Clementon Police Chief Randall Freiling said Pine Valley last needed a cell more than a year ago.

Freiling is one of the lucky few to go past the borough entrance and onto the course, which is heralded for its challenging design of deep bunkers, hilly terrain, and pine trees. (Membership is rumored to include ex-presidents and famous actors.)

"I have seen the grounds of Pine Valley," he declared in an interview, recalling he had responded to a fire alarm there this year. "Yes, I have."

He called Rauer and other employees there "phenomenal people."

"You just have to basically have a legitimate purpose to go back there," he said.

Finding one isn't easy. Guests must be invited by members to play. And women can play only on Sunday afternoons.

"That's just the way it is," said Charley Raudenbush, club manager. Asked why, he said: "I don't know, and probably wouldn't tell you anyway."

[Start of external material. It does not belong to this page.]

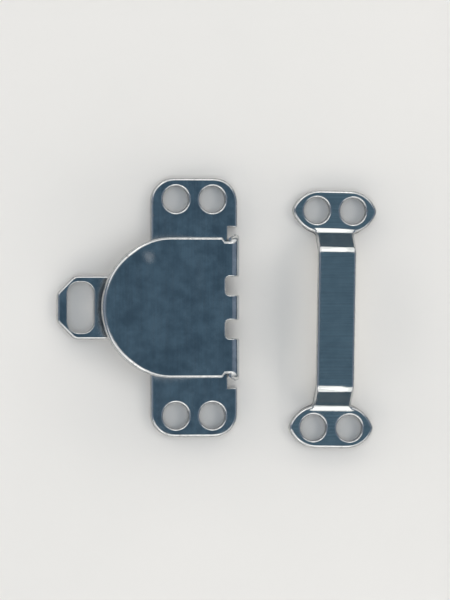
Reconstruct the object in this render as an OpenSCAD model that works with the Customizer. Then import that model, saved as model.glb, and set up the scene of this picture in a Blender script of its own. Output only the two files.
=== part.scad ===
// Sew-on hook and eye clasp for a waistband, pressed from bright plated sheet steel:
// a hook folded from one sheet, and its eye bar, which lies beside the fold.
// X runs from the hook's thread loop to the eye bar, Y along the garment's edge and
// Z up from the cloth. The origin is under the middle of the pair. All in millimetres.

/* [Sheet] */
// Thickness of the sheet that both pieces are pressed from
sheet_t = 0.45; // [0.4:0.05:0.5]

/* [Sewing holes] */
// Radius of a round sewing hole
hole_r = 1; // [0.8:0.05:1.15]
// Distance between the two holes at one end of a piece
hole_pitch = 2.85; // [2.6:0.05:3.1]
// Distance between the hook's two rows of holes
hook_hole_span = 16.7; // [15.8:0.1:16.9]
// Distance between the eye bar's two rows of holes
bar_hole_span = 16.85; // [16.6:0.05:17.2]

/* [Hook plate] */
// Length of the plate along the garment's edge
plate_len = 20; // [19.5:0.1:22]
// Width of the plate
plate_w = 6.8; // [6.4:0.1:7.4]
// Radius of the plate's four outer corners
plate_corner_r = 1.85; // [0.6:0.05:2.2]

/* [Thread loop] */
// Length of the whole hook, from the loop's end to the outside of the fold
hook_len = 14.05; // [13.6:0.05:15.5]
// Width of the loop
loop_w = 4.9; // [4.6:0.1:5.6]
// How far the cut corners of the loop's end reach along the hook; across it they reach 4/3 as far
loop_cut_x = 1.17; // [0.9:0.03:1.2]
// Rounding of the cut corners
loop_corner_r = 0.6; // [0.3:0.06:0.78]
// Width of the thread slot
slot_w = 2.1; // [1.85:0.05:2.3]
// Length of the thread slot, across the hook
slot_len = 3.9; // [3:0.05:4.1]
// Radius of the slot's corners
slot_corner_r = 0.9; // [0.3:0.05:1]
// Metal between the slot and the loop's end
slot_rim = 0.77; // [0.6:0.01:1]
// Fillets where the loop's arm widens into the plate, under the tongue
arm_fillet_r = 1.2; // [0.4:0.1:1.8]

/* [Tongue and fold] */
// Radius of the tongue's round front, and half of its width
tongue_r = 5.4; // [5.2:0.05:5.5]
// Clear height between the plate and the tongue, where the eye bar goes in
mouth_gap = 0.9; // [0.8:0.05:1.2]
// Outside radius of the fold's two bends
fold_r = 0.75; // [0.6:0.05:0.75]
// Width of the sheet where it leaves the plate and where it joins the tongue
neck_w = 10.2; // [9.6:0.1:10.4]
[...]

The private nature of Pine Valley runs so deep that even the police department and the clubhouse, which sit 50 yards apart, seem to acknowledge each other only when necessary.

"I'm not involved with them at all," said Raudenbush, who is also a Pine Valley resident.

"We stay away from what's going on over there," said Mather, the borough clerk.

The quirks add up to make Pine Valley one of the most unusual police jobs.

The Augusta National Golf Club in Georgia has a security force, but not with arrest powers like Pine Valley. The Plainfield Country Club in Edison, N.J., which hosted the Barclays tournament in August, does not have a police force. Nor does Tavistock, a Camden County borough that, like Pine Valley, is a golf course.

Jack Rinchich, a former police officer and president of the Florida-based National Association of Chiefs of Police, said he had never heard of a department like Pine Valley.

But if anyone can afford a police force, he said, it's a golf club with wealthy members.

"Now whether you can justify it or not," he said, laughing, "if you've got the bucks, and you have the resources, and they're legitimate, what can you say?"